Directions:
Quote verbatim every line from the line containing "# Disc: flat" to the line containing "cad_parts[node].hide_render = cad_parts[node].hide_viewport", inclusive of both, and no other line.

Data provided:
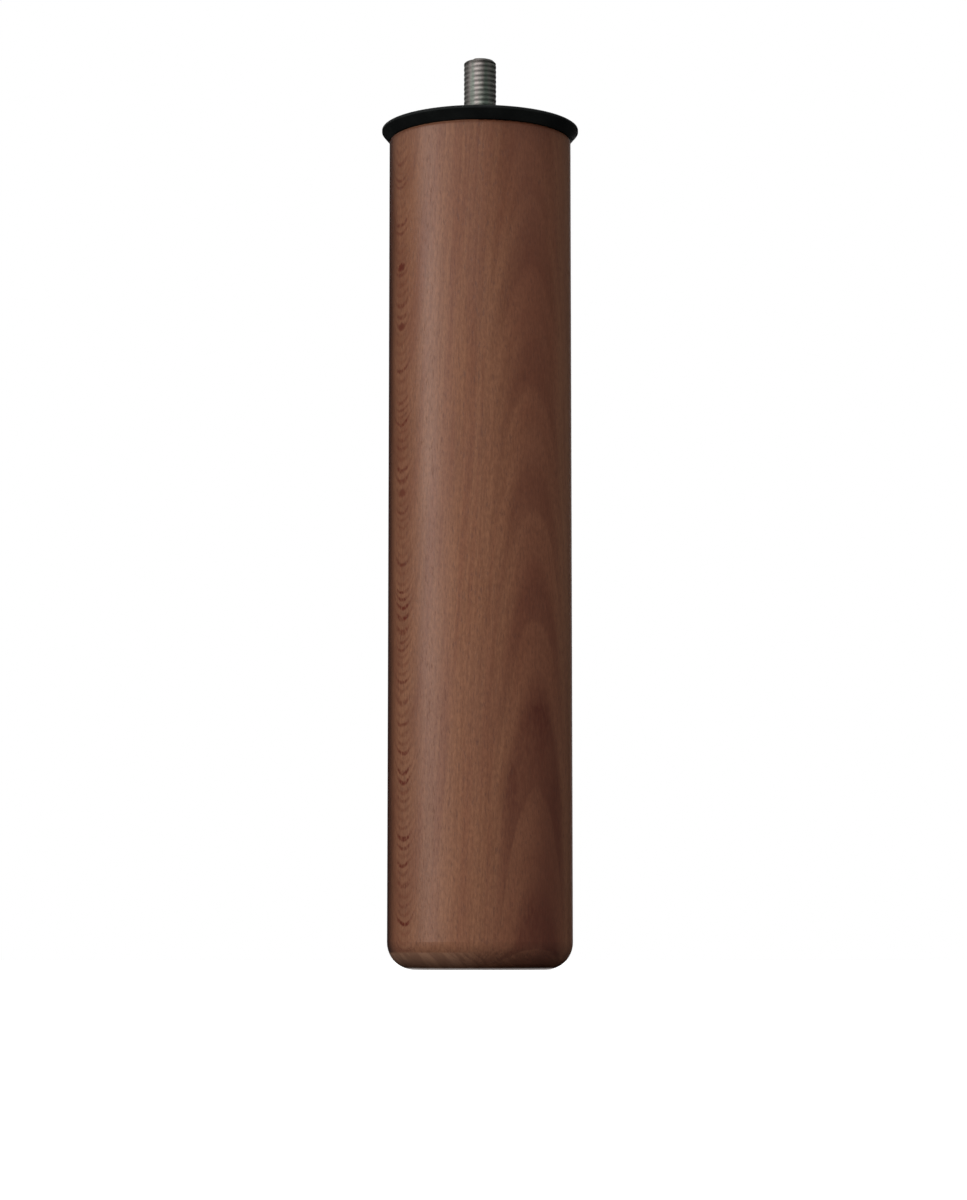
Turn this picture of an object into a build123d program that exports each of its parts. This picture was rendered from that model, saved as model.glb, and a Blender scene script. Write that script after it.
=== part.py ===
from build123d import *
import os
from math import radians, tan

# A turned beech furniture leg for a bed base or a sofa, standing on its foot.
# A hanger bolt is screwed into the top end: its wood screw thread bites in the
# leg and its M10 stud stands proud, through a black plastic disc that lies on
# the wood and keeps it from rubbing on the furniture.
# Millimetres, +Z up along the leg, origin at the centre of the foot's flat face.

# Leg
leg_diameter = 55.0
leg_length = 250.0
foot_rounding = 8.0
top_edge_rounding = 0.8

# Disc between the leg and the furniture
disc_diameter = 59.6
disc_thickness = 3.6
disc_rim_height = 0.9
disc_edge_rounding = 0.3
disc_bore_clearance = 0.4

# Machine end of the hanger bolt, at the M10 thread's outer diameter, and its plain shank
stud_diameter = 10.0
stud_length = 21.4
stud_chamfer = 0.9
shank_diameter = 9.0
shank_depth = 6.0

# Wood screw end of the hanger bolt
screw_root_diameter = 6.4
screw_crest_diameter = 9.0
screw_length = 34.0
screw_point_length = 7.0
screw_point_diameter = 1.0
screw_pitch = 4.0
thread_base_width = 1.7
thread_crest_width = 0.35
thread_run_out = 3.0

# Hole in the top end of the leg
hole_clearance = 0.1
hole_mouth_chamfer = 1.0
drill_spare_depth = 3.0
drill_point_angle = 118.0

# Levels and radii that follow from those sizes
leg_radius = leg_diameter / 2
disc_radius = disc_diameter / 2
stud_radius = stud_diameter / 2
shank_radius = shank_diameter / 2
root_radius = screw_root_diameter / 2
crest_radius = screw_crest_diameter / 2
point_radius = screw_point_diameter / 2
disc_top = leg_length + disc_thickness
stud_top = disc_top + stud_length
shank_bottom = leg_length - shank_depth
screw_bottom = shank_bottom - screw_length
screw_point_top = screw_bottom + screw_point_length

# The ridge starts a little inside the core, so that the two join in one solid. It is
# wound past both ends and trimmed there, by an outline a little outside its crest
ridge_inset = 0.3
trim_margin = 0.4
ridge_start = screw_bottom - screw_pitch / 2
ridge_height = screw_length + screw_pitch


def thread_section(slack):
    """Corners of the ridge's section, as distance from the axis and height, grown by slack."""
    flank = (thread_base_width - thread_crest_width) / 2 / (crest_radius - root_radius)
    inner = root_radius - ridge_inset
    outer = crest_radius + slack
    inner_half = thread_base_width / 2 + flank * ridge_inset + slack
    outer_half = thread_crest_width / 2 + slack / 2
    return [(inner, -inner_half), (inner, inner_half), (outer, outer_half), (outer, -outer_half)]


def trim_outline(slack):
    """Half outline that the ridge keeps inside: it fades in at the point and out at the shank."""
    widest = crest_radius + slack + trim_margin
    return [
        (0, screw_bottom - slack),
        (point_radius + slack, screw_bottom - slack),
        (widest, screw_point_top),
        (widest, shank_bottom - thread_run_out),
        (root_radius + slack, shank_bottom),
        (0, shank_bottom),
    ]


def helical_ridge(slack):
    """The screw thread alone, as a ridge wound about the axis; slack makes the groove for it."""
    reach = crest_radius + slack
    with BuildPart() as ridge:
        with BuildLine():
            path = Helix(screw_pitch, ridge_height, reach, center=(0, 0, ridge_start))
        start = Plane(origin=path @ 0, x_dir=(1, 0, 0), z_dir=path % 0)
        with BuildSketch(start):
            with BuildLine():
                Polyline([(radius - reach, height) for radius, height in thread_section(slack)], close=True)
            make_face()
        sweep(path=path, is_frenet=True)
        with BuildSketch(Plane.XZ):
            with BuildLine():
                Polyline(trim_outline(slack), close=True)
            make_face()
        revolve(axis=Axis.Z, mode=Mode.INTERSECT)
    return ridge.part


screw_ridge = helical_ridge(0)
screw_groove = helical_ridge(hole_clearance)

# Hanger bolt: stud, plain shank and wood screw in one piece
with BuildPart() as hanger_bolt:
    with BuildSketch(Plane.XZ):
        with BuildLine():
            Polyline(
                (0, screw_bottom),
                (point_radius, screw_bottom),
                (root_radius, screw_point_top),
                (root_radius, shank_bottom),
                (shank_radius, shank_bottom),
                (shank_radius, disc_top - stud_radius + shank_radius),
                (stud_radius, disc_top),
                (stud_radius, stud_top - stud_chamfer),
                (stud_radius - stud_chamfer, stud_top),
                (0, stud_top),
                close=True,
            )
        make_face()
    revolve(axis=Axis.Z)
    add(screw_ridge)

# Leg: turned beech, rounded at the foot, drilled for the bolt at the top
hole_radius = root_radius + hole_clearance
mouth_radius = shank_radius + hole_clearance
drill_shoulder = screw_bottom - drill_spare_depth
drill_tip = drill_shoulder - hole_radius / tan(radians(drill_point_angle / 2))

with BuildPart() as leg_body:
    Cylinder(leg_radius, leg_length, align=(Align.CENTER, Align.CENTER, Align.MIN))
    fillet(edges().group_by(Axis.Z)[0], radius=foot_rounding)
    fillet(edges().group_by(Axis.Z)[-1], radius=top_edge_rounding)
    with BuildSketch(Plane.XZ):
        with BuildLine():
            Polyline(
                (0, drill_tip),
                (hole_radius, drill_shoulder),
                (hole_radius, shank_bottom),
                (mouth_radius, shank_bottom),
                (mouth_radius, leg_length - hole_mouth_chamfer),
                (mouth_radius + hole_mouth_chamfer, leg_length),
                (0, leg_length),
                close=True,
            )
        make_face()
    revolve(axis=Axis.Z, mode=Mode.SUBTRACT)
    add(screw_groove, mode=Mode.SUBTRACT)

# Disc: flat on both faces, a thin rim at the top and a bevel down to the wood's diameter
rim_bottom = disc_top - disc_rim_height
bore_radius = stud_radius + disc_bore_clearance

with BuildPart() as top_disc:
    with BuildSketch(Plane.XZ):
        with BuildLine():
            Polyline(
                (bore_radius, leg_length),
                (leg_radius, leg_length),
                (disc_radius, rim_bottom),
                (disc_radius, disc_top),
                (bore_radius, disc_top),
                close=True,
            )
        make_face()
    revolve(axis=Axis.Z)
    rim_edges = edges().filter_by(GeomType.CIRCLE).group_by(SortBy.RADIUS)[-1]
    fillet(rim_edges, radius=disc_edge_rounding)

leg_body.part.label = "leg_body"
top_disc.part.label = "top_disc"
hanger_bolt.part.label = "hanger_bolt"

os.makedirs("parts", exist_ok=True)
for piece in (leg_body, top_disc, hanger_bolt):
    export_step(piece.part, f"parts/{piece.part.label}.step")
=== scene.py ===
# %% [markdown]
# # A turned wooden furniture leg
# The leg is a straight round length of stained beech with a rounded foot. A black
# plastic disc lies on its top end, and the stud of a hanger bolt stands up through it.
# The solids come from the CAD model and stay where they are. This lesson gives them
# their finishes, winds both threads of the bolt, and sets up the studio.

# %% Load the solids
import math

import bmesh
import bpy
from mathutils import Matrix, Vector


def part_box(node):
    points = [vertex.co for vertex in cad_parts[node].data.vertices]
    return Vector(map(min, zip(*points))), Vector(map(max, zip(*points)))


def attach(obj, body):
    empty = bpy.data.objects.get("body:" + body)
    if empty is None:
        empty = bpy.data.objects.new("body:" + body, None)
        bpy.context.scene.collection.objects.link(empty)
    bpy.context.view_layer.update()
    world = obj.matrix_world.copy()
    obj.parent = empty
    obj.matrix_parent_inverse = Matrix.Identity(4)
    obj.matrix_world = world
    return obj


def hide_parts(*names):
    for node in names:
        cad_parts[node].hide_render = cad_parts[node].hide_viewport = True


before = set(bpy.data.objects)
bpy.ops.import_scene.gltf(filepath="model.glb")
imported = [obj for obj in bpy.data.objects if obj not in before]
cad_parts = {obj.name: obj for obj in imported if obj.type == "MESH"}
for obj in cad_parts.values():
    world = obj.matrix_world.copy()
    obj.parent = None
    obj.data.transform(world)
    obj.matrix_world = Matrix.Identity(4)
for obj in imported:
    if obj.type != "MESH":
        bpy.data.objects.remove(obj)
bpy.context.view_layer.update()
scene = bpy.context.scene
print("nodes:", sorted(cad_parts))

# %% [markdown]
# ## Camera
# The photographer stood close to the floor and looked a little upwards, which is why
# the underside of the disc shows and its top doesn't. The straight wood looks about 3%
# wider at its foot than at its top in the picture, so the distance is under a metre.
# Those two facts give the lens as well. The leg stands a hair left of the middle.

# %% Camera
FRAME_WIDTH, FRAME_HEIGHT = 967, 1200
LENS_IN_PIXELS = 3206.2
LOOK_UP = 0.11163
CAMERA_PLACE = (0.00104, -0.95327, 0.003)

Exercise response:
# Disc: flat on both faces, a thin rim at the top and a bevel down to the wood's diameter
rim_bottom = disc_top - disc_rim_height
bore_radius = stud_radius + disc_bore_clearance

with BuildPart() as top_disc:
    with BuildSketch(Plane.XZ):
        with BuildLine():
            Polyline(
                (bore_radius, leg_length),
                (leg_radius, leg_length),
                (disc_radius, rim_bottom),
                (disc_radius, disc_top),
                (bore_radius, disc_top),
                close=True,
            )
        make_face()
    revolve(axis=Axis.Z)
    rim_edges = edges().filter_by(GeomType.CIRCLE).group_by(SortBy.RADIUS)[-1]
    fillet(rim_edges, radius=disc_edge_rounding)

leg_body.part.label = "leg_body"
top_disc.part.label = "top_disc"
hanger_bolt.part.label = "hanger_bolt"

os.makedirs("parts", exist_ok=True)
for piece in (leg_body, top_disc, hanger_bolt):
    export_step(piece.part, f"parts/{piece.part.label}.step")
=== scene.py ===
# %% [markdown]
# # A turned wooden furniture leg
# The leg is a straight round length of stained beech with a rounded foot. A black
# plastic disc lies on its top end, and the stud of a hanger bolt stands up through it.
# The solids come from the CAD model and stay where they are. This lesson gives them
# their finishes, winds both threads of the bolt, and sets up the studio.

# %% Load the solids
import math

import bmesh
import bpy
from mathutils import Matrix, Vector


def part_box(node):
    points = [vertex.co for vertex in cad_parts[node].data.vertices]
    return Vector(map(min, zip(*points))), Vector(map(max, zip(*points)))


def attach(obj, body):
    empty = bpy.data.objects.get("body:" + body)
    if empty is None:
        empty = bpy.data.objects.new("body:" + body, None)
        bpy.context.scene.collection.objects.link(empty)
    bpy.context.view_layer.update()
    world = obj.matrix_world.copy()
    obj.parent = empty
    obj.matrix_parent_inverse = Matrix.Identity(4)
    obj.matrix_world = world
    return obj


def hide_parts(*names):
    for node in names:
        cad_parts[node].hide_render = cad_parts[node].hide_viewport = True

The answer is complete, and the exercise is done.